While it’s true his earlier features were often considered bastardizations of better work by others (some say his “admiration” for Hitchcock led him to outright imitation, the so-termed “sincerest form of flattery”), in the case of Carrie De Palma’s genuine ability for getting the audience to identify quickly with the protagonist literally carried the film through to its unexpectedly shocking end — a conclusion that today has become a standard horror cliché. Back then, in 1976, it was a bold and fresh move.

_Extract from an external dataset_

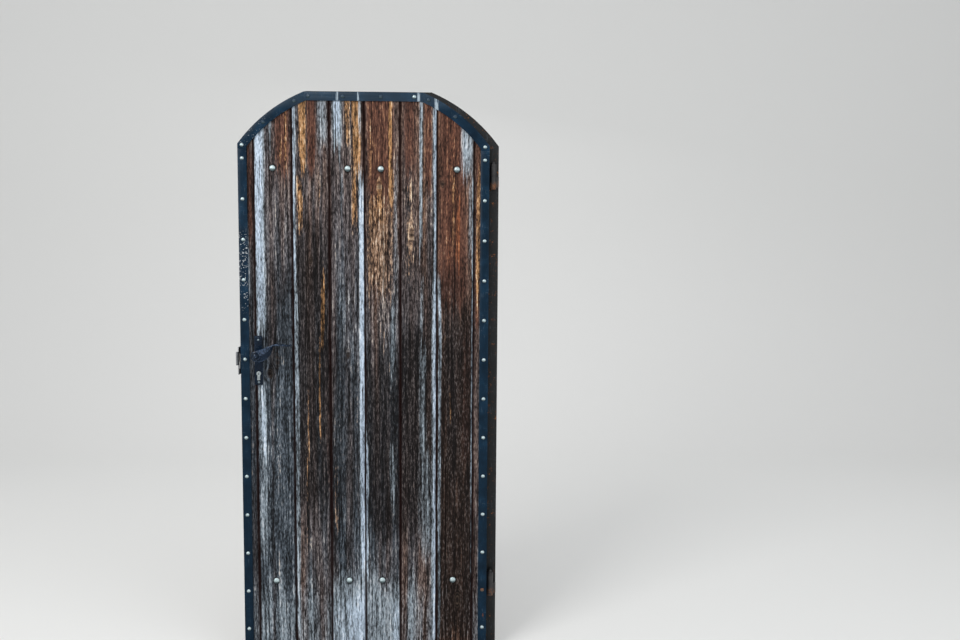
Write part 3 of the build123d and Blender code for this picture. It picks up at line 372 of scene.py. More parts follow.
class DoorStage(bpy.types.PropertyGroup):
    floor: bpy.props.FloatVectorProperty(
        name="Floor", description="Colour of the floor and backdrop",
        default=(0.80, 0.80, 0.79), **COLOUR,
    )
    lens: bpy.props.FloatProperty(
        name="Lens", description="Focal length of the camera", default=33.75, min=10, max=200,
        subtype="DISTANCE_CAMERA", unit="CAMERA",
    )
    sky: bpy.props.FloatProperty(
        name="Sky light", description="Strength of the even light from all round", default=0.62, min=0, max=3
    )
    key: bpy.props.FloatProperty(
        name="Key light", description="Power of the large lamp", default=150, min=0, max=2000,
        subtype="POWER", unit="POWER",
    )


def add_node(tree, kind, settings=None, sockets=None):
    """Adds a node to a tree: its settings first, then the values or links of its sockets."""
    made = tree.nodes.new(kind)
    for key, value in (settings or {}).items():
        if key == "stops":
            ramp = made.color_ramp
            while len(ramp.elements) < len(value):
                ramp.elements.new(0.5)
            for element, (place, colour) in zip(ramp.elements, value):
                element.position = place
                element.color = (*colour, 1.0)
        else:
            setattr(made, key, value)
    for key, value in (sockets or {}).items():
        if isinstance(value, bpy.types.NodeSocket):
            tree.links.new(value, made.inputs[key])
        else:
            made.inputs[key].default_value = value
    return made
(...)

Few directors from his perspective, working in any genre, have so successfully captured on screen the awkwardness and alienation that teenagers feel when faced with unsettling changes to their bodies. Indeed, body horror as a movie genre has long been the province of Canadian filmmaker, actor, and author David Cronenberg, whose own series of nightmarish variations on this theme (The Brood, Scanners, The Fly, Dead Ringers, Naked Lunch, M. Butterfly, et al.) have outflanked De Palma’s output by a factor of ten.
In that sense, and in many others, I’ve gained renewed respect and tolerance for De Palma’s brand of filmmaking than I have ever had for Mr. Cronenberg’s. Mind you, it’s a personal thing with me, and not meant to undermine the talents of either of these fine artists who continue to work at the absolute peak of their form. Along with Roman Polanski’s atmospheric Rosemary’s Baby (1968), William Friedkin’s The Exorcist (1973), Spielberg’s Jaws (1975), and Richard Donner’s The Omen (1976), De Palma’s Carrie is a welcome addition to any horror buff’s expanding library shelf of shockers.
Experience these classics for their superb visual style and inventive casting and craftsmanship, say, around the end of October. During Halloween, or anytime, for that matter. You’ll be pleased and surprised at how well they have held up over time.